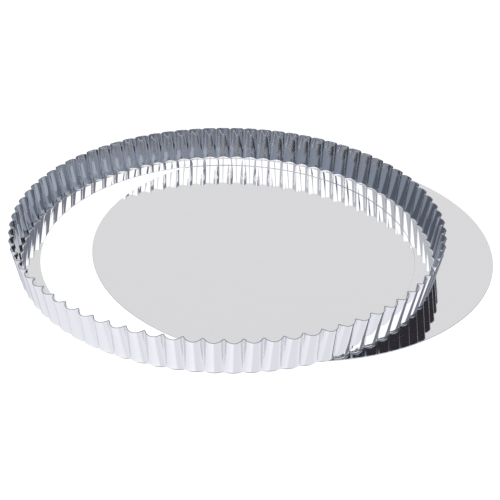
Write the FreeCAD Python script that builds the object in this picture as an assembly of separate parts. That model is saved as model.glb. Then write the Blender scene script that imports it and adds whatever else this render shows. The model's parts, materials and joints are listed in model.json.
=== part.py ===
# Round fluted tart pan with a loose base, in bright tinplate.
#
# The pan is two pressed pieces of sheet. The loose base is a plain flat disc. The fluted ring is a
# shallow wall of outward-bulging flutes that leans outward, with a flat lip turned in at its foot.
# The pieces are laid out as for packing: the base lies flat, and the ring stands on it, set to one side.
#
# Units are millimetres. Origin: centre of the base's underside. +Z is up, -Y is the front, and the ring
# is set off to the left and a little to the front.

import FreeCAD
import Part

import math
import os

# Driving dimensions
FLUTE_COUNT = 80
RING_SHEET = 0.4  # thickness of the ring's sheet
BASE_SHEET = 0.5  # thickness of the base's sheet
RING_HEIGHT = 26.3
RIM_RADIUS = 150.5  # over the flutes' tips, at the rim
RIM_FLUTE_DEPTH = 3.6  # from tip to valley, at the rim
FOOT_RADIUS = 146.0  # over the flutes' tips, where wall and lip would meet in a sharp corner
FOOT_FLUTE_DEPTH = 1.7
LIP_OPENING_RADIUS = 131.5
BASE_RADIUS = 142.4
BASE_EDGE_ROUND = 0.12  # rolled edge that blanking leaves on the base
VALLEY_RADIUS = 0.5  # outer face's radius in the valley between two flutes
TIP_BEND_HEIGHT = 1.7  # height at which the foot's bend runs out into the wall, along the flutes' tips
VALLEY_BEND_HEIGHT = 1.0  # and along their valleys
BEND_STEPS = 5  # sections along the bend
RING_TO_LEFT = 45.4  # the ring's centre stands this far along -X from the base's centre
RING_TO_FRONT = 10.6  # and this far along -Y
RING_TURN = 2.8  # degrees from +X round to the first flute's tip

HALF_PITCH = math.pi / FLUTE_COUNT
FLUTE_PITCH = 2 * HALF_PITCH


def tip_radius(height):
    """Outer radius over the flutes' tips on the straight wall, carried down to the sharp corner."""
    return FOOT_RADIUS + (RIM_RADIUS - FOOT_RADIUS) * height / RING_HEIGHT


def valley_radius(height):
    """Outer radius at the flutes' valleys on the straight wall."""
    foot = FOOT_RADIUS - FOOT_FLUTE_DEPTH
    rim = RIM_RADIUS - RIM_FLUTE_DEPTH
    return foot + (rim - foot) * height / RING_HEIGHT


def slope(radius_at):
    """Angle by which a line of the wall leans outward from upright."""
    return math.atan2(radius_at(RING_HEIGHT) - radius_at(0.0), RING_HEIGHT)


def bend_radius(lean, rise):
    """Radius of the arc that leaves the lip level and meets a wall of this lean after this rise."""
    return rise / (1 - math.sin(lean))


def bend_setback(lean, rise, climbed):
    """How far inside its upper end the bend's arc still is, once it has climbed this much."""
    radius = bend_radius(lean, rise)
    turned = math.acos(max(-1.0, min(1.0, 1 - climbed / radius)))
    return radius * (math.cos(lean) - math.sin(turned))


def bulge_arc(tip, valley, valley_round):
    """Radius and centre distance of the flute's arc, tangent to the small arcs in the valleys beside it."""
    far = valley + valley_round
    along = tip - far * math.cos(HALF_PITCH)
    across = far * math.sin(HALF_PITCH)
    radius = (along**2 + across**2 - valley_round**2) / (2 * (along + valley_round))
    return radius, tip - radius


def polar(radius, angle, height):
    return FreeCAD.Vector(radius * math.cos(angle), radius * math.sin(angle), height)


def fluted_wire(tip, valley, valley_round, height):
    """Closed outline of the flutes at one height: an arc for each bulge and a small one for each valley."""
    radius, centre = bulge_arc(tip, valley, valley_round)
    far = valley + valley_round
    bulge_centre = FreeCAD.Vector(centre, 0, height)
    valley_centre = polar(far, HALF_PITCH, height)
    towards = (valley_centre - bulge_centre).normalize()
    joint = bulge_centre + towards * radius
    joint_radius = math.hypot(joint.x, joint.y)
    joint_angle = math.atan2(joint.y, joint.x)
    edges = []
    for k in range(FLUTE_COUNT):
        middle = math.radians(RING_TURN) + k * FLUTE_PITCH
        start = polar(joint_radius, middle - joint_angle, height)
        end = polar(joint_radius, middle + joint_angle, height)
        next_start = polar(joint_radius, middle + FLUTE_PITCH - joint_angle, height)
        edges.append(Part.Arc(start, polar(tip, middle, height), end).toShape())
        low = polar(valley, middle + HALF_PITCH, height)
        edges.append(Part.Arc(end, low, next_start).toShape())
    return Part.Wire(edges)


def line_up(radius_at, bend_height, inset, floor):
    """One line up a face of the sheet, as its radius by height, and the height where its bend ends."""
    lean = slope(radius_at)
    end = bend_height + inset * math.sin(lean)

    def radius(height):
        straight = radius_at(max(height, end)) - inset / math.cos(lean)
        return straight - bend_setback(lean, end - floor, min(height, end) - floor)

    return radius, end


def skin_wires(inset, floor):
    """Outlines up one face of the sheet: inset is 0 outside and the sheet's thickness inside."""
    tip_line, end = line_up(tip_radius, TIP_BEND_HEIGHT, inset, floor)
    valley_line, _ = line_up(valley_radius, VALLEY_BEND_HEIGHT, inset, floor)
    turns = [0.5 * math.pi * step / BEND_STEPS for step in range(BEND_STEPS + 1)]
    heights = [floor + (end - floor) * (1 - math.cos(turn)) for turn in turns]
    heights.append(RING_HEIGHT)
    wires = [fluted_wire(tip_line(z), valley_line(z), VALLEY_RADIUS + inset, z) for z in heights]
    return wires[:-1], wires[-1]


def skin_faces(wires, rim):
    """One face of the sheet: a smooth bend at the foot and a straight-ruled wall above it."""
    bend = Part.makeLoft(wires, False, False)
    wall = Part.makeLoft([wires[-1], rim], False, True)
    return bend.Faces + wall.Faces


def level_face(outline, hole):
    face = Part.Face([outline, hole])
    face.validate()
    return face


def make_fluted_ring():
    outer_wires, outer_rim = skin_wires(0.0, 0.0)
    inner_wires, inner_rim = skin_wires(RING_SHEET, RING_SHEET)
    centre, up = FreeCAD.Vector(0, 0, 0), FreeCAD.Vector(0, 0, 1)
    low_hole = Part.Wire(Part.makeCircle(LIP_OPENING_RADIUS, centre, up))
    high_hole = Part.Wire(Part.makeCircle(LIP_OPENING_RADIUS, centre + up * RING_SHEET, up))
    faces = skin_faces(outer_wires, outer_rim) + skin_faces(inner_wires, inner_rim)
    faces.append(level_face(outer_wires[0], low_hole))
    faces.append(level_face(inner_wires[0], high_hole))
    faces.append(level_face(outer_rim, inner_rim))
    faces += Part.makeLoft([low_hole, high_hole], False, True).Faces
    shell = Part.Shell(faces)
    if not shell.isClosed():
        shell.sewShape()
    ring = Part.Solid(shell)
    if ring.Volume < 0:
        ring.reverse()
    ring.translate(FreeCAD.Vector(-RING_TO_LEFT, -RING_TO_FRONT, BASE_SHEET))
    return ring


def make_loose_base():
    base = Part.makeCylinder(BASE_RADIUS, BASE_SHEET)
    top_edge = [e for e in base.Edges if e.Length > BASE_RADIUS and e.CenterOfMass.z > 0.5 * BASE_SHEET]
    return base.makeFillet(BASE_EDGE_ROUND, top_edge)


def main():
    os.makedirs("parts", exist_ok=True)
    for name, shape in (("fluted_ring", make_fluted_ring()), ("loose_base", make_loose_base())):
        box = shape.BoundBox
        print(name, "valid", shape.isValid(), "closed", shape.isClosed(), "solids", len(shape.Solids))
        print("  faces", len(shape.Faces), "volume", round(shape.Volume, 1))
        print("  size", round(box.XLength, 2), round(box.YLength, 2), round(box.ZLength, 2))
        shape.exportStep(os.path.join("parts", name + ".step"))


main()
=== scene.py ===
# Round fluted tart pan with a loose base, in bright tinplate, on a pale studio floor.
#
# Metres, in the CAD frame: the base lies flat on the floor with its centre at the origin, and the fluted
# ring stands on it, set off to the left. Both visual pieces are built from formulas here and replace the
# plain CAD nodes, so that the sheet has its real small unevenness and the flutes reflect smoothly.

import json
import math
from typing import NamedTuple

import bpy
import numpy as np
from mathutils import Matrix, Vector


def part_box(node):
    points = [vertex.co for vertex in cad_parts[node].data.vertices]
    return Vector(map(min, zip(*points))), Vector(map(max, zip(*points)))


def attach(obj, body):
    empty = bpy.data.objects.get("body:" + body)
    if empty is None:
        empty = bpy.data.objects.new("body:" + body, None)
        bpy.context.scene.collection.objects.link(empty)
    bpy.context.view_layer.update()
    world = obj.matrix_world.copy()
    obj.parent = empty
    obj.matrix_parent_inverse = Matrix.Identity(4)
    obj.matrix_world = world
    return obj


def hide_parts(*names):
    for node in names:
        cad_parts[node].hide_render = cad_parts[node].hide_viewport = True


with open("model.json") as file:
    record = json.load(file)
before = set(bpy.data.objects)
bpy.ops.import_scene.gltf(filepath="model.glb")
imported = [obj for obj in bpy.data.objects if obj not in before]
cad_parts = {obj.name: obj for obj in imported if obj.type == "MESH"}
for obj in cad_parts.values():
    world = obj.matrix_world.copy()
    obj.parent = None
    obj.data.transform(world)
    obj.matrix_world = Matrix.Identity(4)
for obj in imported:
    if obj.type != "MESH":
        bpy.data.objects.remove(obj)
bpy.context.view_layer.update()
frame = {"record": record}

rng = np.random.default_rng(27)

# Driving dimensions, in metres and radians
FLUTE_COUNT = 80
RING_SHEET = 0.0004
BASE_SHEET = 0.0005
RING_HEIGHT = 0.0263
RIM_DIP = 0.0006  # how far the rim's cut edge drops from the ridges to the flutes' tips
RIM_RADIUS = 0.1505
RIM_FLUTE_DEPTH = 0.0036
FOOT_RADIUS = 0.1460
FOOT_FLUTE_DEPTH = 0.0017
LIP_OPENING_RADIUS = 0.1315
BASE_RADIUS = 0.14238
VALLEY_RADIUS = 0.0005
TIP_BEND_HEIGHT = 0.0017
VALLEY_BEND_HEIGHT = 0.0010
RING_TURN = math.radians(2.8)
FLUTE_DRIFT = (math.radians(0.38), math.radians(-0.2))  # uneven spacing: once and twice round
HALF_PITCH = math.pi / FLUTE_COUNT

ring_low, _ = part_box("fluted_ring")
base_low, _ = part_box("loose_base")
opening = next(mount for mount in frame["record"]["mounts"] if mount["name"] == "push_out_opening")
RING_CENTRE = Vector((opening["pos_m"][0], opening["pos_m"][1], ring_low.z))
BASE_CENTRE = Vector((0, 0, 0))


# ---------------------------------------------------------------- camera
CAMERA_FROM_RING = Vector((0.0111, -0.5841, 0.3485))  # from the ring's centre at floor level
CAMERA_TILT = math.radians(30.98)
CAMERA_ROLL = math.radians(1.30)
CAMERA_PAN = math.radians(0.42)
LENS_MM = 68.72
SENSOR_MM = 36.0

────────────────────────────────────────

[AIM OF THE TASK]: Exactly repeat the lines from the line with "ring = Part.Solid(shell)" to the line with "for node in", including both, and output nothing else.

[EXERCISE RESULT]:
    ring = Part.Solid(shell)
    if ring.Volume < 0:
        ring.reverse()
    ring.translate(FreeCAD.Vector(-RING_TO_LEFT, -RING_TO_FRONT, BASE_SHEET))
    return ring


def make_loose_base():
    base = Part.makeCylinder(BASE_RADIUS, BASE_SHEET)
    top_edge = [e for e in base.Edges if e.Length > BASE_RADIUS and e.CenterOfMass.z > 0.5 * BASE_SHEET]
    return base.makeFillet(BASE_EDGE_ROUND, top_edge)


def main():
    os.makedirs("parts", exist_ok=True)
    for name, shape in (("fluted_ring", make_fluted_ring()), ("loose_base", make_loose_base())):
        box = shape.BoundBox
        print(name, "valid", shape.isValid(), "closed", shape.isClosed(), "solids", len(shape.Solids))
        print("  faces", len(shape.Faces), "volume", round(shape.Volume, 1))
        print("  size", round(box.XLength, 2), round(box.YLength, 2), round(box.ZLength, 2))
        shape.exportStep(os.path.join("parts", name + ".step"))


main()
=== scene.py ===
# Round fluted tart pan with a loose base, in bright tinplate, on a pale studio floor.
#
# Metres, in the CAD frame: the base lies flat on the floor with its centre at the origin, and the fluted
# ring stands on it, set off to the left. Both visual pieces are built from formulas here and replace the
# plain CAD nodes, so that the sheet has its real small unevenness and the flutes reflect smoothly.

import json
import math
from typing import NamedTuple

import bpy
import numpy as np
from mathutils import Matrix, Vector


def part_box(node):
    points = [vertex.co for vertex in cad_parts[node].data.vertices]
    return Vector(map(min, zip(*points))), Vector(map(max, zip(*points)))


def attach(obj, body):
    empty = bpy.data.objects.get("body:" + body)
    if empty is None:
        empty = bpy.data.objects.new("body:" + body, None)
        bpy.context.scene.collection.objects.link(empty)
    bpy.context.view_layer.update()
    world = obj.matrix_world.copy()
    obj.parent = empty
    obj.matrix_parent_inverse = Matrix.Identity(4)
    obj.matrix_world = world
    return obj


def hide_parts(*names):
    for node in names:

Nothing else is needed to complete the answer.